在宅治療する末期がん女性の“最後の希望”

鳥取大学医学部附属病院広報誌『カニジル 8杯目』
鳥取大学医学部附属病院広報誌『カニジル 8杯目』

【原田】エンジェルフライト、読みました。面白かったです。海外で客死した人たちの遺体を運ぶ仕事を描いた作品ですね。

【佐々】ありがとうございます。その頃、ある編集者から在宅医療の医師について取材をしないかと声を掛けられたんです。

京都に彼の担当する作家がいて、原稿を取りに行くと、いつもお茶を飲みながら、世間話をしている医師がいると。志のある、すごい先生だからちょっと会ってみたらと言われたんです。

【原田】それが渡辺西賀茂診療所の医院長、渡辺康介さんだった。冒頭で、渡辺さんのスタッフが在宅治療している末期がんの女性の“最後の希望”を叶える話が出てきます。

【佐々】はい、彼女は家族と潮干狩りするという約束をしていたんです。

【原田】潮干狩りに渡辺西賀茂診療所の訪問看護師たちがボランティアとして同行する。医師や訪問看護師が患者さんの気持ちを分かって、その最期を大事にしてあげたいと考えている。

そこまでスキルフル(技能のある)人が、どれだけいるだろう、京都という街だから出来ているのかと思いました。

“病気を診ずして、人を診よ”

【佐々】ええ、京都は進んでいると思います。

“緩和ケア”一つとっても地域差がありますよね。
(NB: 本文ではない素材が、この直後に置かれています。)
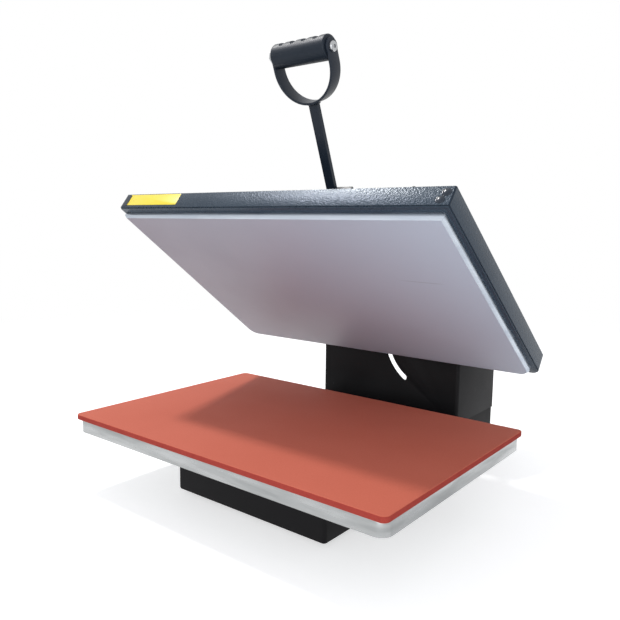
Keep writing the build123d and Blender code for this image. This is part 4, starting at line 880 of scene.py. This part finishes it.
# On the cover: a plain yellow film stuck on the left of the front, left blank, and one small
# black screw at the top edge, with a rounded head and a tapered recess for the driver.
film_left, film_right = -296.0 * MM, -168.0 * MM
film_low, film_high = 4.6 * MM, 26.2 * MM
film_thick = 0.3 * MM
film_corner = 1.4 * MM
film_edge = 0.12 * MM
film_yellow = (0.90, 0.72, 0.035, 1)
film_deep = (0.84, 0.64, 0.02, 1)
film_rubbed = (0.80, 0.66, 0.18, 1)
screw_place = Vector((251.0, -197.2, 484.3)) * MM
screw_radius = 3.2 * MM
screw_height = 2.3 * MM
screw_round = 1.3 * MM
screw_back = 3.6 * MM
recess_inset = 0.52 * screw_radius
recess_taper = 0.45
recess_depth = 1.1 * MM

film = new_block("yellow_film", ((film_left + film_right) / 2, (film_low + film_high) / 2, film_thick / 2),
                 (film_right - film_left, film_high - film_low, film_thick))
choose(film, "EDGE", lambda edge: runs_along(edge, Z))
bpy.ops.mesh.bevel(offset=film_corner, segments=4, affect="EDGES")
choose(film, "EDGE", lambda edge: not runs_along(edge, Z)
       and max(corner.co.z for corner in edge.verts) > film_thick / 2)
bpy.ops.mesh.bevel(offset=film_edge, segments=2, affect="EDGES")
bpy.ops.object.mode_set(mode="OBJECT")
bpy.ops.object.shade_smooth_by_angle(angle=math.radians(40))
lay_on_front(film)
film.data.materials.append(finish_material(
    "yellow_film", film_yellow, film_deep, roughness=0.32, tone_scale=30.0, mottle=0.3, grain=500.0,
    swell=90.0, swell_share=0.7, height=0.4, rubbed=film_rubbed, rub_scale=90.0))
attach(film, body_of["platen_cover"])

bpy.ops.object.select_all(action="DESELECT")
bpy.ops.mesh.primitive_cylinder_add(vertices=28, radius=screw_radius, depth=screw_height,
                                    location=(0, 0, screw_height / 2))
screw = bpy.context.object
screw.name = "cover_screw"
bpy.ops.object.transform_apply(location=True, rotation=True, scale=True)
bpy.ops.object.mode_set(mode="EDIT")
choose(screw, "FACE", lambda face: face.normal.z > 0.9)
bpy.ops.mesh.inset(thickness=recess_inset)
bpy.ops.mesh.extrude_region_move(TRANSFORM_OT_translate={"value": (0, 0, -recess_depth)})
bpy.ops.transform.resize(value=(recess_taper, recess_taper, 1))
choose(screw, "EDGE", lambda edge: min(corner.co.z for corner in edge.verts) > screw_height - 0.01 * MM
       and min(corner.co.length for corner in edge.verts) > 0.9 * screw_radius)
bpy.ops.mesh.bevel(offset=screw_round, segments=4, affect="EDGES")
bpy.ops.object.mode_set(mode="OBJECT")
bpy.ops.object.shade_smooth_by_angle(angle=math.radians(40))
screw.rotation_euler = (-open_tilt, 0, 0)
screw.location = screw_place - front_normal * screw_back
bpy.ops.object.transform_apply(location=True, rotation=True, scale=True)
screw.data.materials.append(black_plastic)
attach(screw, body_of["platen_cover"])


# The control box: a folded steel shell on the cover, in the cover's paint, with a textured film
# panel, a smoked window, three buttons, a rocker switch, a mains inlet and a fuse holder.
panel_film = finish_material("panel_film", (0.050, 0.055, 0.065, 1), (0.062, 0.067, 0.078, 1),
                             roughness=0.5, tone_scale=25.0, mottle=0.6, grain=1600.0, height=0.8)
smoked = finish_material("smoked_window", (0.010, 0.009, 0.011, 1), (0.018, 0.011, 0.012, 1),
                         roughness=0.08, tone_scale=20.0, rough_spread=0.03, height=0.05)
button_plastic = finish_material("button_plastic", (0.56, 0.56, 0.53, 1), (0.50, 0.50, 0.47, 1),
                                 roughness=0.38, tone_scale=80.0, rubbed=(0.42, 0.41, 0.38, 1),
                                 rub_scale=300.0)
mark_ink = finish_material("mark_ink", (0.03, 0.03, 0.035, 1), (0.05, 0.05, 0.055, 1), roughness=0.5,
                           tone_scale=80.0)
laminate = finish_material("board_laminate", (0.010, 0.070, 0.030, 1), (0.016, 0.095, 0.042, 1),
                           roughness=0.35, tone_scale=60.0, grain=400.0)
switch_red = finish_material("switch_red", (0.42, 0.012, 0.010, 1), (0.34, 0.009, 0.008, 1),
                             roughness=0.22, tone_scale=60.0)
finished_copy("control_box_shell", hammer, edge=0.6 * MM)
finished_copy("control_panel", panel_film, edge=0.3 * MM)
finished_copy("display_window", smoked, edge=0.3 * MM)
finished_copy("circuit_board", laminate, edge=0.1 * MM)
finished_copy("rocker_key", switch_red, edge=0.3 * MM, segments=3)
for name in ("relay", "rocker_switch_body", "mains_inlet", "fuse_holder"):
    finished_copy(name, black_plastic, edge=0.3 * MM)

mark_radius = 2.3 * MM
mark_thick = 0.25 * MM
mark_edge = 0.08 * MM


def button_with_mark(node, sides, turn):
    """A button and the small printed sign on it: a triangle up or down, or a dot."""
    finished_copy(node, button_plastic, edge=0.6 * MM, segments=3)
    low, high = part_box(node)
    middle = (low + high) / 2
    reach = max(corner.co.dot(front_normal) for corner in nodes[node].data.vertices)
    outer = middle + front_normal * (reach - middle.dot(front_normal))
    bpy.ops.object.select_all(action="DESELECT")
    bpy.ops.mesh.primitive_cylinder_add(vertices=sides, radius=mark_radius, depth=mark_thick,
                                        location=(0, 0, 0), rotation=(0, 0, turn))
    mark = bpy.context.object
    mark.name = node + "_mark"
    bpy.ops.object.transform_apply(location=True, rotation=True, scale=True)
    bpy.ops.object.mode_set(mode="EDIT")
    choose(mark, "EDGE", lambda edge: max(corner.co.z for corner in edge.verts) > 0)
    bpy.ops.mesh.bevel(offset=mark_edge, segments=2, affect="EDGES")
    bpy.ops.object.mode_set(mode="OBJECT")
    mark.rotation_euler = (face_tilt, 0, 0)
    mark.location = outer
    bpy.ops.object.transform_apply(location=True, rotation=True, scale=True)
    mark.data.materials.append(mark_ink)
    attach(mark, body_of[node])


button_with_mark("button_down", 3, math.pi)
button_with_mark("button_set", 24, 0)
button_with_mark("button_up", 3, 0)

low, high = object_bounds()
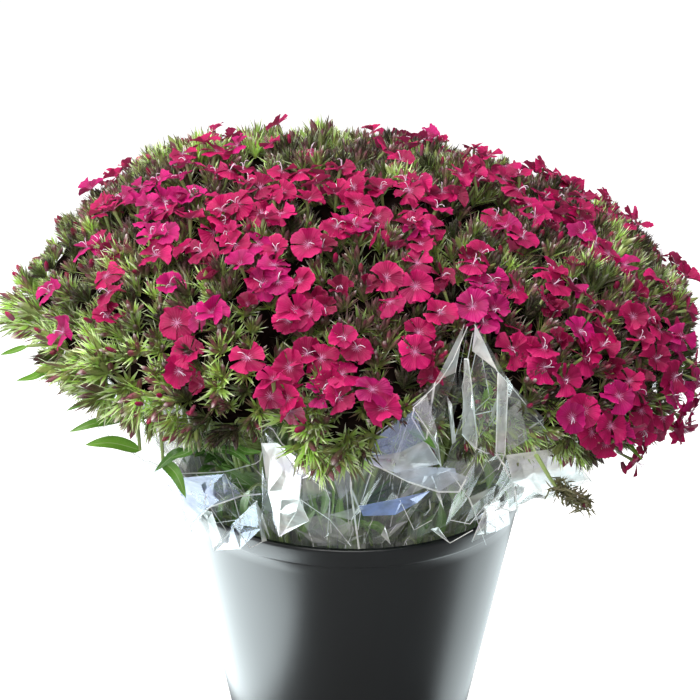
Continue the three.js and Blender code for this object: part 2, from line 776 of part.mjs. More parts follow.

私自身、この取材を始めるまで、身体の痛みや不快感を緩和する、“緩和ケア”についてほとんど知りませんでした。患者さんの痛みって、数値化できない。

(薬物投与で)痛みを止めるかというのは、医者のさじ加減みたいなところがあります。本当に痛みをとってくれる先生に当たれば、最期までいい状態で過ごすことができる。

【原田】緩和ケアは本当に難しい。とりだい病院でも強化しなければならないと思っているんです。緩和ケア、終末期医療を考えると、“病気を診ずして、(病)人を診よ”という言葉が浮かんできます。

特に大学病院では高度医療に集中しがち。病気を治すことに注力して、人を診るという境地まで到達するのは難しい。人を診るには、患者の日常生活まで見通さなければならない。医師だけでは無理です。そこで、とりだい病院では訪問看護をやっています。

【佐々】大学病院では全国的にも珍しいのではないですか?

【原田】ええ。看護師たちが、ご自宅を訪れると発見もあるんです。例えば、トイレが洋式でなかったりする。用を足すときに足腰に負担が掛かりますよね。そうした要因も考慮しなければならない。

ぼくたち、医師はどうしても自分と同じような生活をしているという思い込みで患者さんを診る傾向がある。でも患者さんにはそれぞれの生活があるんです。